_Provided material_:
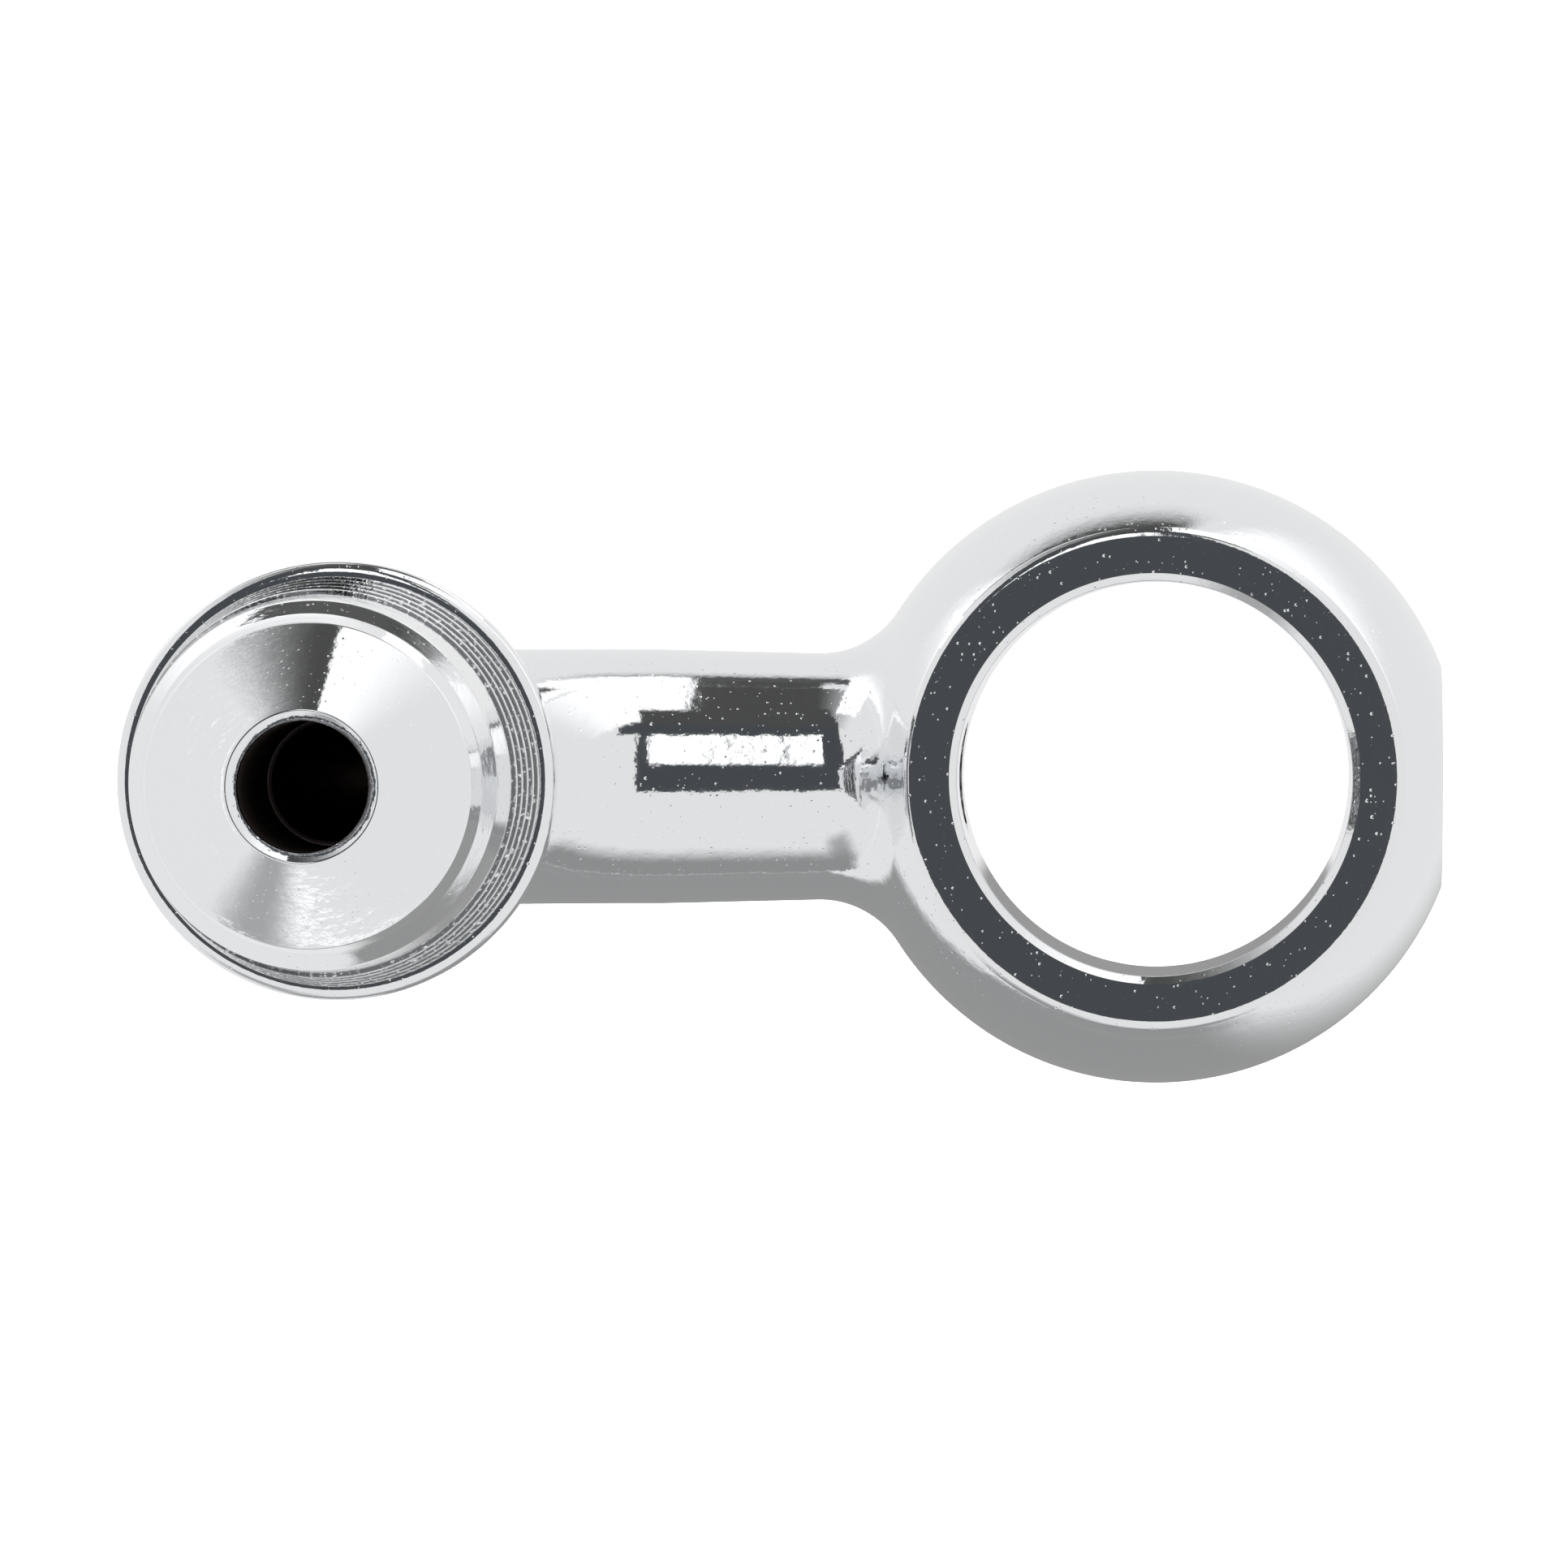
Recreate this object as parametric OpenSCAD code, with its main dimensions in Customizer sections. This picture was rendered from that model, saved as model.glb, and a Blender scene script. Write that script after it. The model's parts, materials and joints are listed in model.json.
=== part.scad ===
// 90 degree banjo fitting for a brake or hydraulic hose.
// A ball-shaped banjo head carries a short neck. The neck bends upward and is
// brazed into a collared, threaded end piece, whose drilled nose seals on a cone.
// All sizes are in millimetres. The origin is the centre of the banjo bore, half
// way through the head. +Z runs along that bore, the way the threaded nose
// points. The neck leaves the head towards -X.

/* [Banjo head] */
// Diameter of the ball that the head is turned to
head_dia = 15.875; // [15:0.125:17]
// Thickness of the head between its two sealing faces
head_thick = 9.525; // [8.5:0.125:10]
// Diameter of the bore for the banjo bolt
bore_dia = 10.1; // [8:0.1:10.6]
// Chamfer at each mouth of the bore
bore_chamfer = 0.2; // [0.05:0.05:0.3]
// Radius on the edge round each sealing face
face_round = 0.35; // [0.1:0.05:0.6]
// Distance from the bore's axis to the flat at the free end of the ball
end_flat = 7.4; // [7:0.05:7.8]

/* [Neck] */
// Diameter of the neck where it leaves the ball's fillet
neck_dia_head = 6.4; // [5.5:0.05:6.8]
// Diameter of the neck round its bend and in its socket
neck_dia_end = 6.6; // [5.5:0.05:6.8]
// Radius of the fillet between the ball and the neck
neck_fillet = 2.4; // [1.5:0.1:3]
// Radius of the bend, at the middle of the neck
bend_radius = 7.8; // [7:0.1:8]
// Diameter of the fluid passage along the neck
neck_passage_dia = 3.0; // [2:0.1:3.2]

/* [Collar] */
// Distance between the bore's axis and the threaded end's axis
end_offset = 20.6; // [19:0.05:24]
// Diameter of the collar
collar_dia = 11.1; // [10.6:0.05:12]
// Height of the collar's shoulder above the origin
shoulder_height = 9.65; // [9.5:0.05:10.5]
// Height of the collar
collar_height = 1.45; // [1:0.05:1.5]
// Radius on the upper edge of the collar
shoulder_round = 0.3; // [0.1:0.05:0.5]
// Chamfer round the collar's underside
collar_chamfer = 0.2; // [0.1:0.05:0.4]
// Depth of the socket that holds the neck
socket_depth = 3.0; // [1.5:0.1:3.5]

/* [Thread] */
// Outside diameter of the thread
thread_dia = 10.0; // [9.5:0.05:10.2]
// Distance from one thread to the next
thread_pitch = 1.0; // [0.9:0.05:1.25]
// Number of threads
thread_turns = 5; // [3:1:6]
// Plain groove between the shoulder and the first thread
thread_relief = 0.15; // [0.1:0.05:0.6]

/* [Nose] */
// Diameter of the plain land just above the thread
land_dia = 9.45; // [9.2:0.05:9.9]
// Diameter of the plain land at its top
land_top_dia = 9.1; // [8.8:0.05:9.2]
// Height of the plain land above the thread
land_height = 2.75; // [0.5:0.05:3]
// Diameter of the nose just above the land's bevel
nose_dia = 8.4; // [8.2:0.05:8.7]
// Height of the bevel between the land and the nose
land_bevel = 0.7; // [0.2:0.1:1]
// Height of the tapered nose between the land's bevel and the cone
nose_height = 1.1; // [0.2:0.1:1.5]
// Diameter of the cone at its base
cone_dia = 8.0; // [7.4:0.1:8.2]
// Angle between the cone's side and its axis
cone_half_angle = 45; // [30:1:60]
// Diameter of the fluid passage in the nose
passage_dia = 3.2; // [2.5:0.1:3.6]
// Width of the bevel at the passage's mouth
mouth_bevel = 0.26; // [0.1:0.02:0.4]

/* [Brazed joint] */
// Gap between the neck and its socket, filled with braze
braze_gap = 0.08; // [0.04:0.02:0.15]
// Size of the braze bead under the collar
braze_bead = 0.2; // [0.1:0.05:0.6]

/* [Hidden] */
$fn = 96;
clear = 1; // how far cutting shapes reach past what they cut

head_r = head_dia / 2;
half_thick = head_thick / 2;
bore_r = bore_dia / 2;
// The faces' rounded edge is tangent to the face and to the ball.
edge_centre_z = half_thick - face_round;
edge_centre_r = sqrt(pow(head_r - face_round, 2) - pow(edge_centre_z, 2));
edge_ball_z = edge_centre_z * head_r / (head_r - face_round);

// The fillet is tangent to the ball and to the neck.
neck_r = neck_dia_head / 2;
neck_end_r = neck_dia_end / 2;
neck_passage_r = neck_passage_dia / 2;
fillet_reach = sqrt(pow(head_r + neck_fillet, 2) - pow(neck_r + neck_fillet, 2));
fillet_ball_share = head_r / (head_r + neck_fillet);
fillet_ball_r = (neck_r + neck_fillet) * fillet_ball_share;
fillet_ball_x = fillet_reach * fillet_ball_share;
bend_start = end_offset - bend_radius;

collar_r = collar_dia / 2;
collar_foot = shoulder_height - collar_height;
socket_r = neck_end_r + braze_gap;
socket_floor = collar_foot + socket_depth;

thread_r = thread_dia / 2;
thread_depth = 0.61 * thread_pitch;
root_r = thread_r - thread_depth;
crest_width = thread_pitch / 8;
flank_height = thread_depth * tan(30);
ridge_height = crest_width + 2 * flank_height;
first_ridge = shoulder_height + thread_relief + ridge_height / 2;
thread_top = first_ridge + (thread_turns - 1) * thread_pitch + ridge_height / 2;
land_top = thread_top + land_height;
cone_base = land_top + land_bevel + nose_height;
cone_base_r = cone_dia / 2;
passage_r = passage_dia / 2;
mouth_r = passage_r + mouth_bevel;
cone_top = cone_base + (cone_base_r - mouth_r) / tan(cone_half_angle);

// A cylinder along -X, between two distances from the bore's axis
module along_neck(r, from, to) {
    translate([-from, 0, 0]) rotate([0, -90, 0]) cylinder(h = to - from, r = r);
}

// The quarter turn from the neck's level run up to the threaded end's axis
module bend(r) {
    translate([-bend_start, 0, bend_radius]) rotate([90, 0, 0]) rotate([0, 0, 180])
        rotate_extrude(angle = 90) translate([bend_radius, 0]) circle(r = r);
}

// A cylinder on the threaded end's axis, between two heights
module up_end(r, from, to) {
    translate([-end_offset, 0, from]) cylinder(h = to - from, r = r);
}

// The ball between its two faces, with a rounded edge on each face
module ball_blank() {
    intersection() {
        sphere(r = head_r);
        rotate_extrude() union() {
            translate([0, -half_thick]) square([edge_centre_r, head_thick]);
            translate([0, -edge_ball_z]) square([head_r + clear, 2 * edge_ball_z]);
            for (side = [0, 1]) mirror([0, side])
                translate([edge_centre_r, edge_centre_z]) circle(r = face_round);
        }
    }
}

// The neck's level run with its fillet, turned about the neck's own axis
module neck_blank() {
    rotate([0, -90, 0]) rotate_extrude() union() {
        polygon([
            [0, bore_r],
            [neck_r, bore_r],
            [neck_r, fillet_reach],
            [neck_end_r, bend_start],
            [0, bend_start]
        ]);
        difference() {
            translate([0, fillet_ball_x]) square([fillet_ball_r, fillet_reach - fillet_ball_x]);
            translate([neck_r + neck_fillet, fillet_reach]) circle(r = neck_fillet);
        }
    }
}

module bore_cut() {
    translate([0, 0, -half_thick - clear]) cylinder(h = head_thick + 2 * clear, r = bore_r);
    for (side = [0, 1]) mirror([0, 0, side])
        translate([0, 0, half_thick - bore_chamfer])
            cylinder(h = bore_chamfer + clear, r1 = bore_r, r2 = bore_r + bore_chamfer + clear);
}

module banjo_head() {
    color("silver") difference() {
        union() {
            ball_blank();
            neck_blank();
            bend(neck_end_r);
            up_end(neck_end_r, bend_radius, socket_floor);
        }
        bore_cut();
        along_neck(neck_passage_r, 0, bend_start);
        bend(neck_passage_r);
        up_end(neck_passage_r, bend_radius, socket_floor + clear);
        translate([end_flat, -head_r, -head_r]) cube(2 * head_r);
    }
}

function ridge(z) = [
    [root_r, z - ridge_height / 2],
    [thread_r, z - crest_width / 2],
    [thread_r, z + crest_width / 2],
    [root_r, z + ridge_height / 2]
];

// Half of the end piece's lengthwise section, from its collar up to the nose
module end_section() {
    polygon(concat(
        [
            [0, collar_foot],
            [collar_r - collar_chamfer, collar_foot],
            [collar_r, collar_foot + collar_chamfer],
            [collar_r, shoulder_height - shoulder_round],
            [collar_r - shoulder_round, shoulder_height],
            [root_r, shoulder_height]
        ],
        [for (turn = [0:thread_turns - 1]) each ridge(first_ridge + turn * thread_pitch)],
        [
            [land_dia / 2, thread_top],
            [land_top_dia / 2, land_top],
            [nose_dia / 2, land_top + land_bevel],
            [cone_base_r, cone_base],
            [mouth_r, cone_top],
            [0, cone_top]
        ]
    ));
    translate([collar_r - shoulder_round, shoulder_height - shoulder_round])
        circle(r = shoulder_round);
}

module threaded_end() {
    color("gainsboro") difference() {
        translate([-end_offset, 0, 0]) rotate_extrude() end_section();
        up_end(socket_r, collar_foot - clear, socket_floor);
        up_end(passage_r, socket_floor - clear, cone_top + clear);
        translate([-end_offset, 0, cone_top - mouth_bevel])
            cylinder(h = mouth_bevel + clear, r1 = passage_r, r2 = mouth_r + clear);
    }
}

// Braze fills the socket's gap and stands out as a bead under the collar
module braze_ring() {
    color("lightgray") translate([-end_offset, 0, 0]) rotate_extrude() polygon([
        [neck_end_r, collar_foot - braze_bead],
        [neck_end_r + braze_bead, collar_foot],
        [socket_r, collar_foot],
        [socket_r, socket_floor],
        [neck_end_r, socket_floor]
    ]);
}

banjo_head();
threaded_end();
braze_ring();
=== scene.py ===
"""Right-angle banjo fitting in chrome plate: the head's neck bends up into a collared, threaded end."""

import json
import math

import bmesh
import bpy
from mathutils import Matrix, Vector


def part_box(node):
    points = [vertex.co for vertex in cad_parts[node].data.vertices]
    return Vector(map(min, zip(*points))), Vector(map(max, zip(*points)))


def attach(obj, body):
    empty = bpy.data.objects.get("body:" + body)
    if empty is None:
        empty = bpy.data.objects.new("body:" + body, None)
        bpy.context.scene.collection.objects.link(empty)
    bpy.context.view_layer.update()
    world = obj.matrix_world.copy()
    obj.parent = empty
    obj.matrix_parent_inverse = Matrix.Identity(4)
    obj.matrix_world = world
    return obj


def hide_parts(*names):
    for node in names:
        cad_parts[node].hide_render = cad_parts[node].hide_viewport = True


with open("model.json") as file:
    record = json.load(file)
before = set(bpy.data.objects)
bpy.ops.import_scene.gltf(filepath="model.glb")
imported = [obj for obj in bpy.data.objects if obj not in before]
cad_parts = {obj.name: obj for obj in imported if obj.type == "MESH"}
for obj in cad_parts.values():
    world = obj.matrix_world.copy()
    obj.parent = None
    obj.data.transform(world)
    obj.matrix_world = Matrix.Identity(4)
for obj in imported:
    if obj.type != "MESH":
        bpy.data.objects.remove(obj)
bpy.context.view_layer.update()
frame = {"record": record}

MM = 0.001

# ---------------------------------------------------------------- sizes, from the frame

head_lo, head_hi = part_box("banjo_head")
end_lo, end_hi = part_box("threaded_end")
mounts = {m["name"]: m for m in frame["record"]["mounts"]}

HALF_THICK = -head_lo.z
HEAD_R = head_hi.y
END_FLAT = head_hi.x
SOCKET_FLOOR = head_hi.z
BORE_R = mounts["bolt_bore"]["dims"]["r_mm"] * MM
COLLAR_R = (end_hi.x - end_lo.x) / 2
END_X = (end_hi.x + end_lo.x) / 2
COLLAR_FOOT = end_lo.z
NOSE_Z = end_hi.z
FLOOR_Z = head_lo.z

# ---------------------------------------------------------------- sizes that part.scad also holds

EDGE_ROUND = 0.35 * MM
BORE_CHAMFER = 0.2 * MM
NECK_R = 3.20 * MM
NECK_END_R = 3.30 * MM
NECK_FILLET = 2.4 * MM
NECK_PASSAGE_R = 1.5 * MM
BEND_R = 7.8 * MM
SHOULDER_Z = 9.65 * MM
SHOULDER_ROUND = 0.3 * MM
COLLAR_CHAMFER = 0.2 * MM
PITCH = 1.0 * MM
THREAD_END_Z = 14.63 * MM
LAND_R = 4.725 * MM
LAND_TOP_R = 4.55 * MM
LAND_HEIGHT = 2.75 * MM
LAND_BEVEL = 0.7 * MM
NOSE_R = 4.20 * MM
NOSE_HEIGHT = 1.1 * MM
CONE_BASE_R = 4.0 * MM
MOUTH_BEVEL = 0.26 * MM
PASSAGE_R = 1.6 * MM
SOCKET_GAP = 0.08 * MM
BRAZE_BEAD = 0.2 * MM

BEND_START = -END_X - BEND_R
BEND_LENGTH = BEND_R * math.pi / 2
NECK_LENGTH = BEND_START + BEND_LENGTH + SOCKET_FLOOR - BEND_R
LAND_TOP = THREAD_END_Z + LAND_HEIGHT
NOSE_FOOT_Z = LAND_TOP + LAND_BEVEL
CONE_BASE_Z = NOSE_FOOT_Z + NOSE_HEIGHT
MOUTH_R = PASSAGE_R + MOUTH_BEVEL
SOCKET_R = NECK_END_R + SOCKET_GAP

# ---------------------------------------------------------------- sizes of finer detail

# The thread's crests lie a little inside its nominal size by the land, and outside it by the collar.
CREST_TOP_R = 4.80 * MM
CREST_FOOT_R = 5.20 * MM
CREST_TAPER = CREST_TOP_R - CREST_FOOT_R
CREST_DEPTH = 0.5 * MM
CREST_SHARE = 0.14  # flat crest, as a share of half the pitch
FLANK_SHARE = 0.72
FLANK_CURVE = 0.4  # how far each flank is bent from a straight line towards an S
THREAD_HEIGHT = THREAD_END_Z - SHOULDER_Z
THREAD_FOOT_R = CREST_FOOT_R - 0.1 * MM
THREAD_FOOT_Z = SHOULDER_Z + 0.02 * MM
THREAD_RUN_IN = 0.25 * MM  # how far below the land's edge the thread takes to reach its full form
THREAD_START = math.radians(10)  # where the groove leaves the land's edge, anticlockwise from +X

CHAMFER_DEPTH = 0.7 * BORE_CHAMFER  # less than its width, so that it slopes at 35 degrees to the face
FINE_EDGE = 0.05 * MM  # the radii to which turned corners are broken
MOUTH_EDGE = 0.06 * MM
CONE_EDGE = 0.12 * MM
LAND_EDGE = 0.35 * MM

SEGMENTS = 384
DRILL_SEGMENTS = 96
WELD = 0.0005 * MM
TURN = 2 * math.pi


# ---------------------------------------------------------------- mesh helpers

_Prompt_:
Write out the listing's lines exactly, from its first line through the line that contains "end_flat = 7.4; // [7:0.05:7.8]", and stop there.

_Exercise response_:
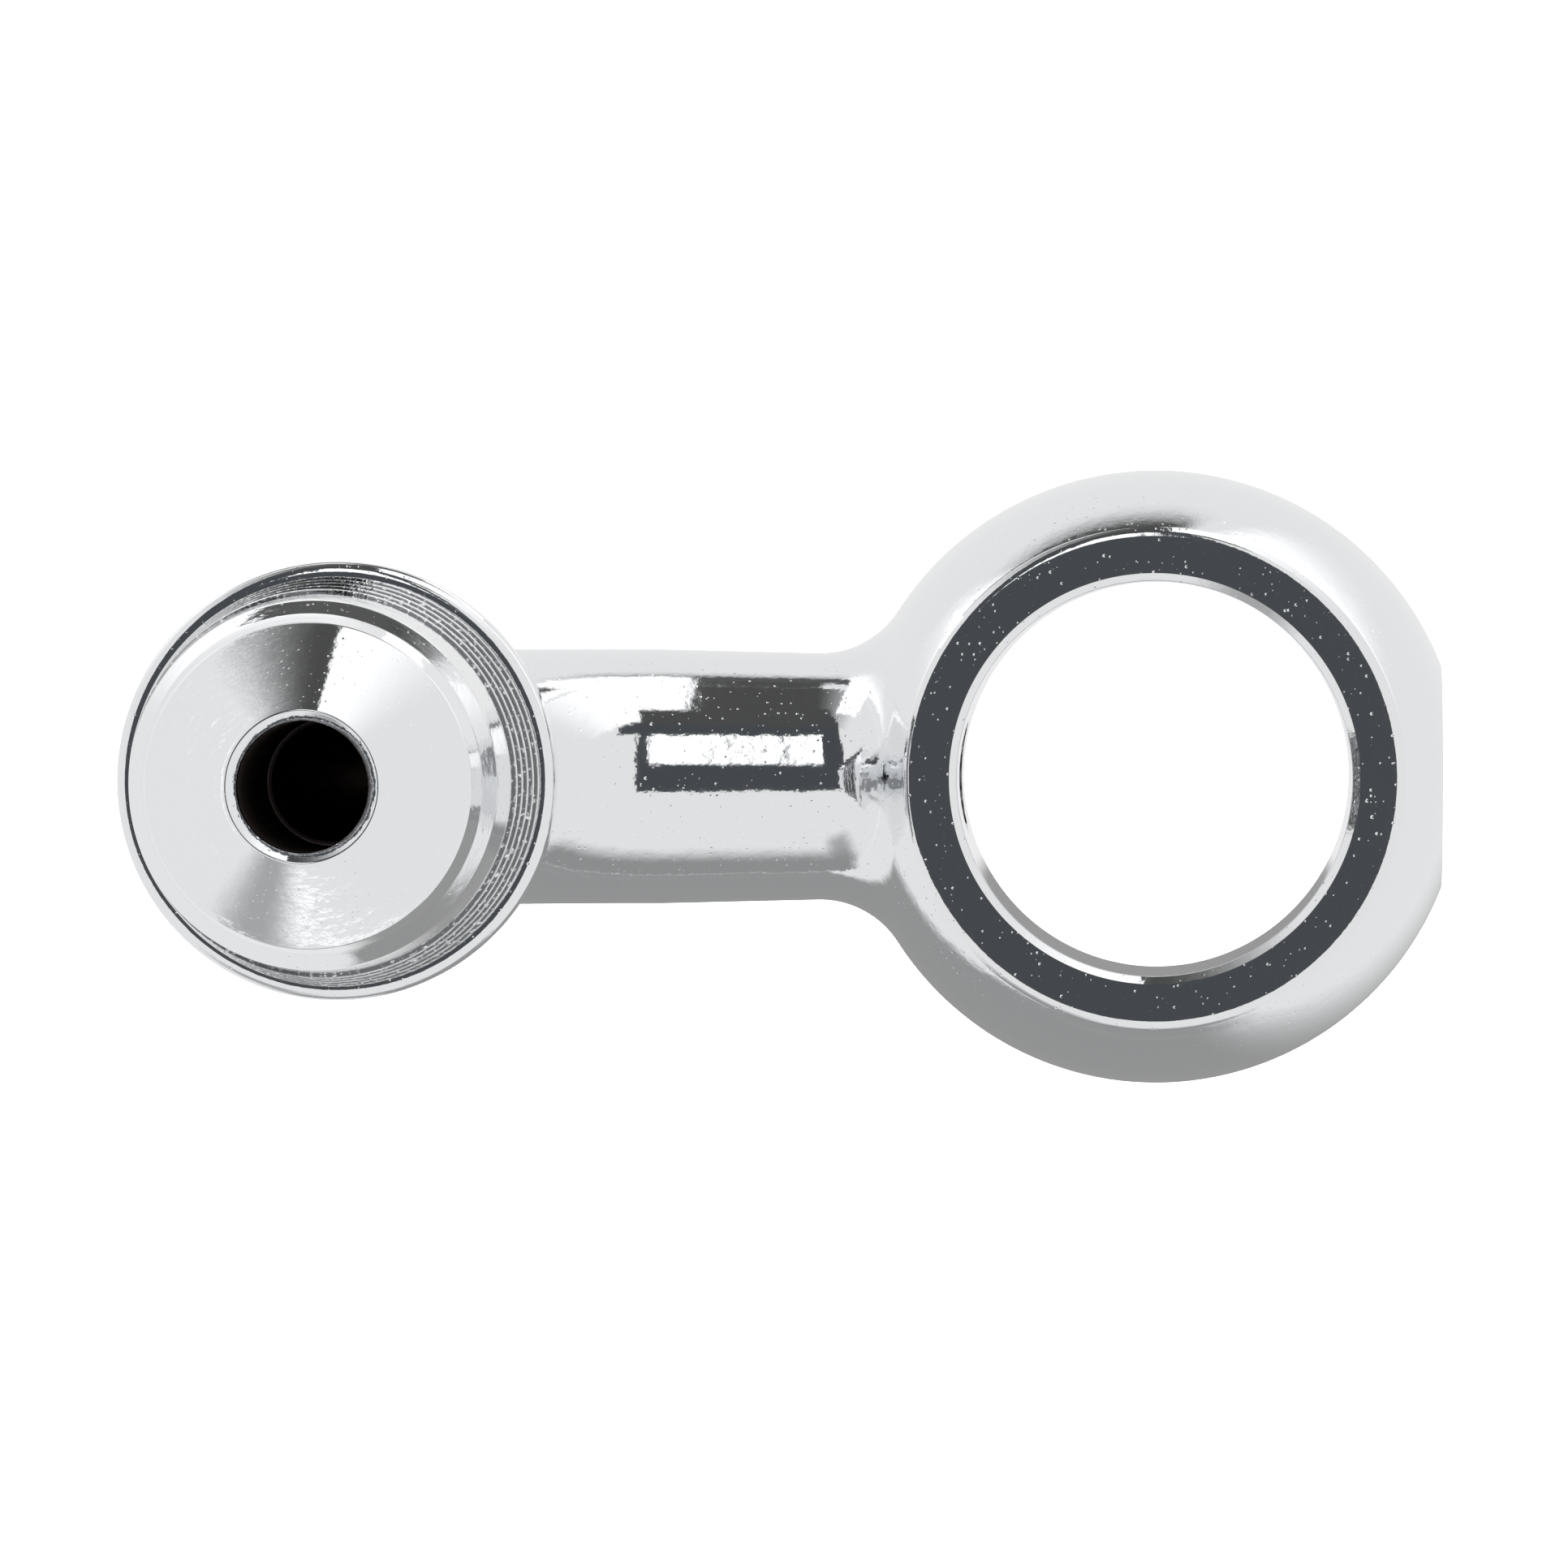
Recreate this object as parametric OpenSCAD code, with its main dimensions in Customizer sections. This picture was rendered from that model, saved as model.glb, and a Blender scene script. Write that script after it. The model's parts, materials and joints are listed in model.json.
=== part.scad ===
// 90 degree banjo fitting for a brake or hydraulic hose.
// A ball-shaped banjo head carries a short neck. The neck bends upward and is
// brazed into a collared, threaded end piece, whose drilled nose seals on a cone.
// All sizes are in millimetres. The origin is the centre of the banjo bore, half
// way through the head. +Z runs along that bore, the way the threaded nose
// points. The neck leaves the head towards -X.

/* [Banjo head] */
// Diameter of the ball that the head is turned to
head_dia = 15.875; // [15:0.125:17]
// Thickness of the head between its two sealing faces
head_thick = 9.525; // [8.5:0.125:10]
// Diameter of the bore for the banjo bolt
bore_dia = 10.1; // [8:0.1:10.6]
// Chamfer at each mouth of the bore
bore_chamfer = 0.2; // [0.05:0.05:0.3]
// Radius on the edge round each sealing face
face_round = 0.35; // [0.1:0.05:0.6]
// Distance from the bore's axis to the flat at the free end of the ball
end_flat = 7.4; // [7:0.05:7.8]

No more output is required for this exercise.